Nem mesmo o governo federal deixa de admitir a necessidade de reformar uma lei editada na década de 40 do século passado. Mas o que se vê hoje, na opinião do presidente do Tribunal Superior do Trabalho, ministro João Oreste Dalazen, é o imobilismo do Estado em promover a reforma.
“Está mais do que hora de terminar com a ‘indústria das ações trabalhistas’ que coloca o Estado sob a regência de leis pré-históricas como um verdadeiro perdedor. A realidade é uma só: são milhões de novas ações trabalhistas a cada ano que somente oneram a administração pública”, diz o presidente da CACB, José Paulo Dornelles Cairoli. Já existe consenso entre os juristas, empresários e trabalhadores de que é preciso uma lei que abra campo para uma negociação entre o capital e o trabalho. De imediato, segundo o presidente do TST, em entrevista ao jornal O Globo, além de suprir as lacunas, pois em vários pontos a legislação é omissa, seria preciso revisar e atualizar a Consolidação das Leis do Trabalho (CLT) para permitir, pelo menos, uma ampliação da autonomia dos sindicatos para negociar com as empresas em determinadas condições.

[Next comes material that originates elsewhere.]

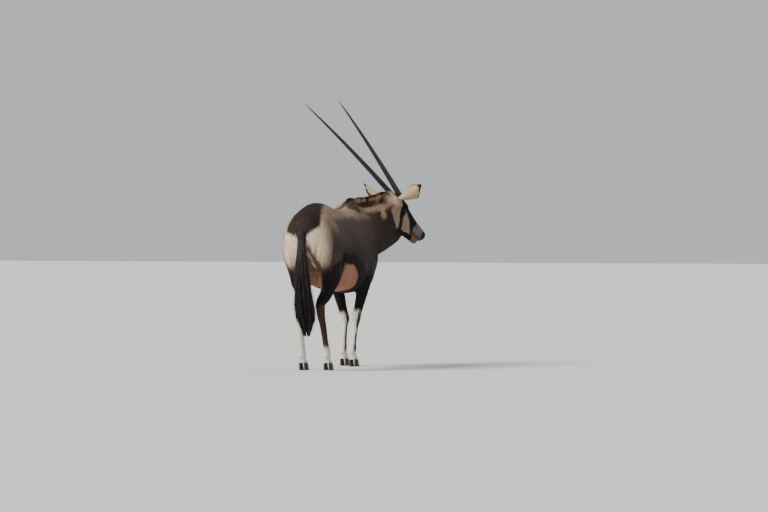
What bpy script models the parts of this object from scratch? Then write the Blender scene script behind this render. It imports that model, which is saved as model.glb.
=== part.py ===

Entretanto, apesar das evidências não existe nenhuma iniciativa concreta por parte do Executivo nessa linha e nem mesmo por parte das entidades representativas do setor privado. Diante da pressão por mudanças o quadro pode mudar, haja vista o anteprojeto do Sindicato dos Metalúrgicos do ABC paulista, baseado no modelo alemão, que no último dia útil de setembro foi entregue ao ministro-chefe da Secretaria-Geral da Presidência, Gilberto Carvalho.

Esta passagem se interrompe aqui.